Build freight savings into vendor and warehouse decisions

Freight performance is also affected by where inventory sits and how suppliers deliver to you. If inbound shipments arrive in inefficient quantities, or if packaging suppliers cannot support just-in-time delivery, you may end up paying more for storage, emergency replenishment, and fragmented outbound shipping.

This is one reason many companies benefit from working with partners that can support packaging supply, warehousing, and freight coordination together. When sourcing, package engineering, inventory support, and transportation are aligned, it becomes easier to reduce touches, shorten lead times, and avoid unnecessary movement. TEC Business Solutions approaches it from that operational point of view because cost control usually improves when fewer handoffs stand between production and delivery.

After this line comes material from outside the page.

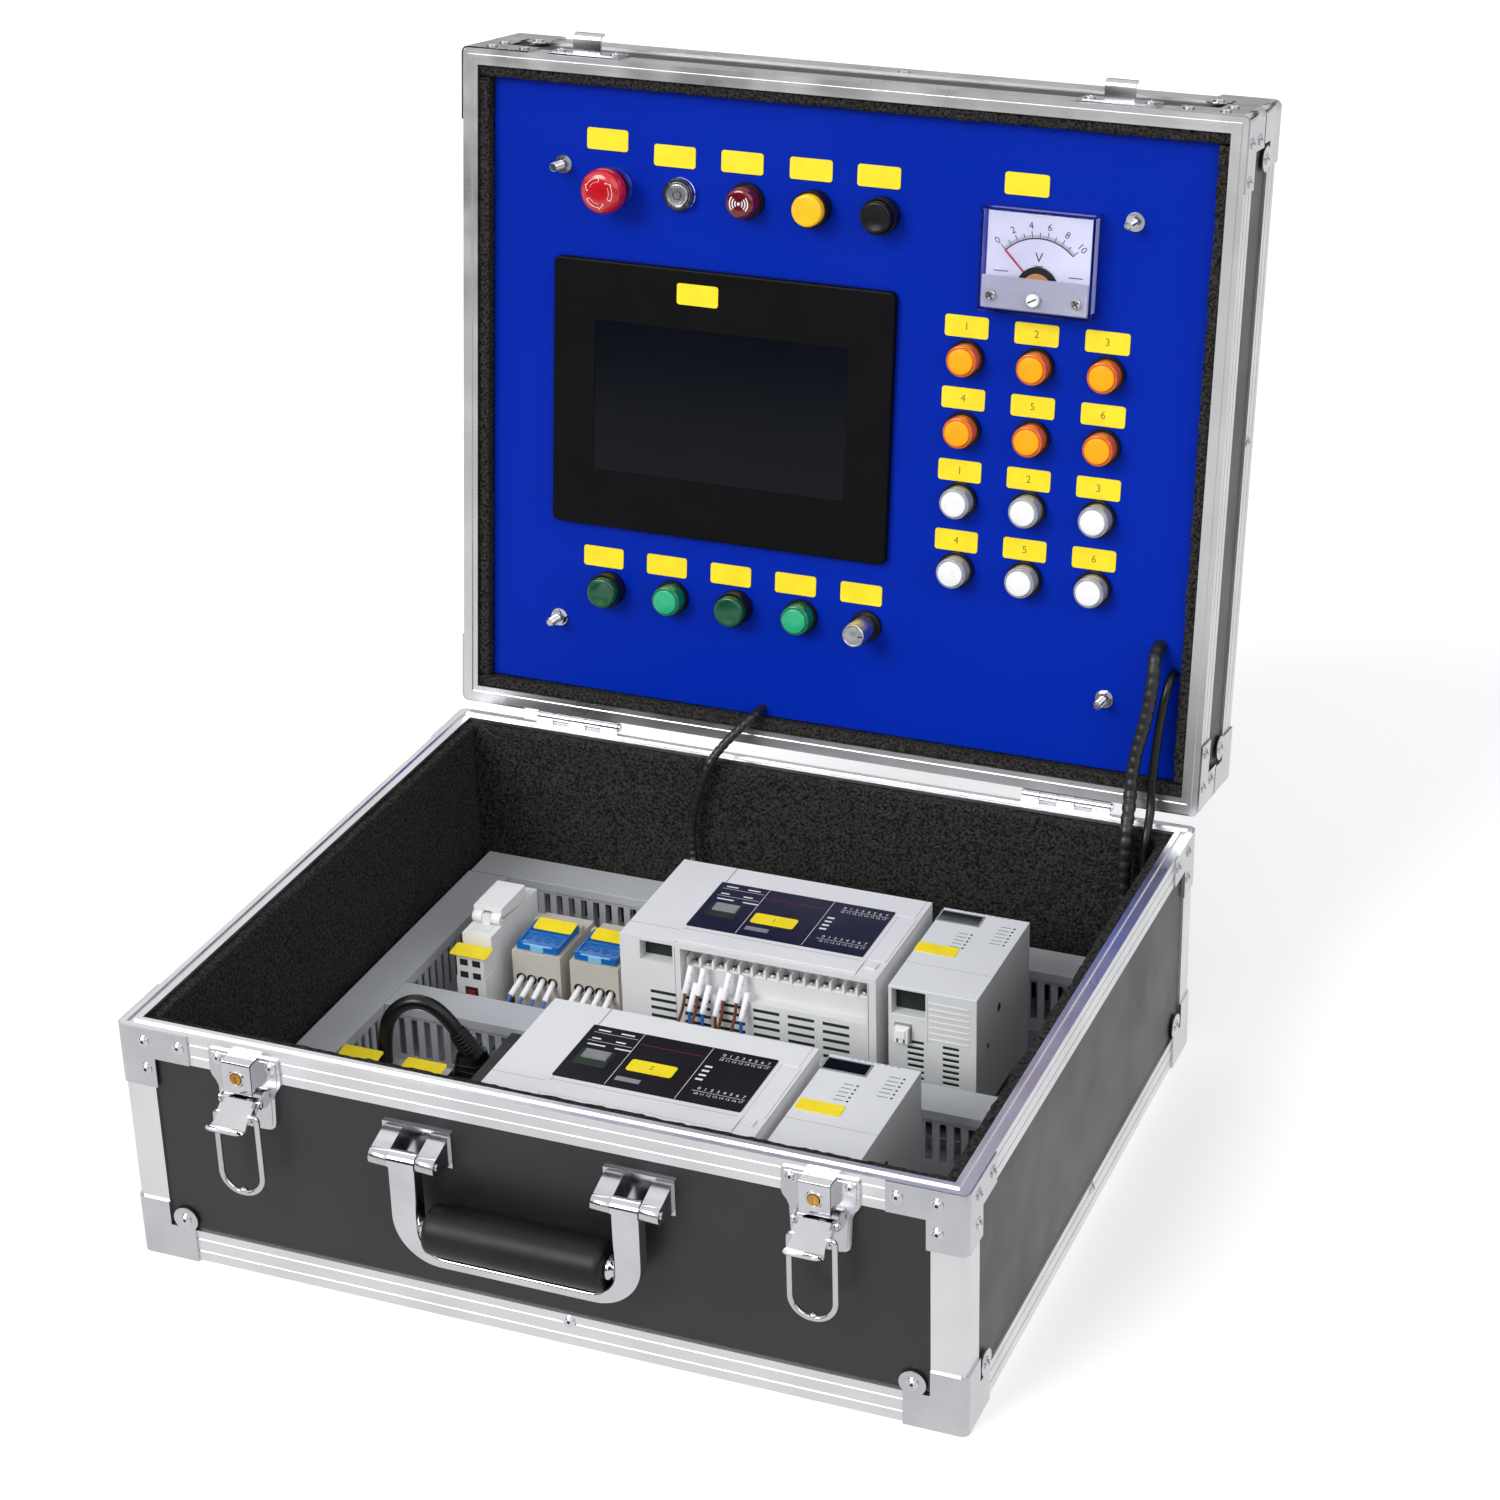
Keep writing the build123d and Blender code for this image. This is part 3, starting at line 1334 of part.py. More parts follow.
def base_parts():
    base_leaves, _ = hinge_leaves()
    latches = [solid for x in (-latch_x, latch_x) for solid in latch_plate(x)]
    handle = [solid for x in (-handle_x, handle_x) for solid in handle_bracket(x)]
    rear = Pos(rear_controller_x, rear_rail_y, seat_z)
    front = Pos(front_controller_x, front_rail_y, seat_z)
    headed = rivet() - disc(rivet_shank_radius + 1, -plate_steel - 1, 0)
    rivet_z = latch_plate_top - latch_rivet_drop
    latch_rivets = [rivet_plane((x + side * latch_rivet_reach, latch_face, rivet_z), (0, -1, 0)) * headed
                    for x in (-latch_x, latch_x) for side in (-1, 1)]
    return {
        "base_panels": tray_panels(base_height),
        "base_frame": tray_frame(base_height, False),
        "base_corners": tray_corners(base_height),
        "base_rivets": tray_rivets(base_height) + solids_of(latch_rivets),
        "base_foam_lining": tray_foam(base_height) + [floor_foam_sheet()],
        "mounting_plate": mounting_plate(),
        "wiring_ducts": [place * duct_channel(length) for place, length in duct_places()],
        "duct_covers": [place * duct_lid(length) for place, length in duct_places()],
        "fuse_holder_body": fuse_holder(),
        "fuse_lever": [fuse_lever()],
        "distribution_blocks": [distribution_block(x) for x in block_places],
        "block_cover_left": [block_cover(block_places[0])],
        "block_cover_right": [block_cover(block_places[1])],
        "controller_bodies": [rear * controller_body(), front * controller_body()],
        "controller_1_cover": [rear * controller_cover()],
        "controller_2_cover": [front * controller_cover()],
        "expansion_modules": [Pos(rear_module_x, rear_rail_y, seat_z) * module_body(),
                              Pos(front_module_x, front_rail_y, seat_z) * module_body()],
        "network_switch": [network_switch()],
        "power_supply": power_supply(),
        "power_plug": [power_plug()],
        "power_lead": [power_lead()],
        "control_wires": control_wires(),
        "hinge_base_leaves": base_leaves,
        "hinge_pins": hinge_pins(),
        "latch_plates": latches,
        "handle_brackets": handle,
        "handle_frame": [handle_frame()],
        "handle_grip": [handle_grip()],
    }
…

That integrated model is especially useful when your business is balancing multiple priorities at once: protecting product, supporting line efficiency, controlling packaging spend, and meeting tight customer delivery requirements. Freight savings are more durable when they come from a system that works better, not a temporary rate concession.

Measure the right results

Freight cost per shipment only tells part of the story. You should also look at freight cost per unit shipped, on-time performance, claim frequency, trailer utilization, expedited shipment percentage, and total delivered cost. A change that lowers one metric while hurting service or increasing damage is not really a win.

That is why the best freight reduction work is practical and steady. You test a packaging change. You review lane performance. You tighten release timing. You fix the recurring accessorials. Over time, those improvements compound.

If freight costs have been climbing, the answer is rarely one dramatic move. It is a series of smarter operating decisions that reduce waste without creating new problems. Start where the friction is most visible, and work backward from the shipment to the process that created it. That is usually where the real savings are hiding.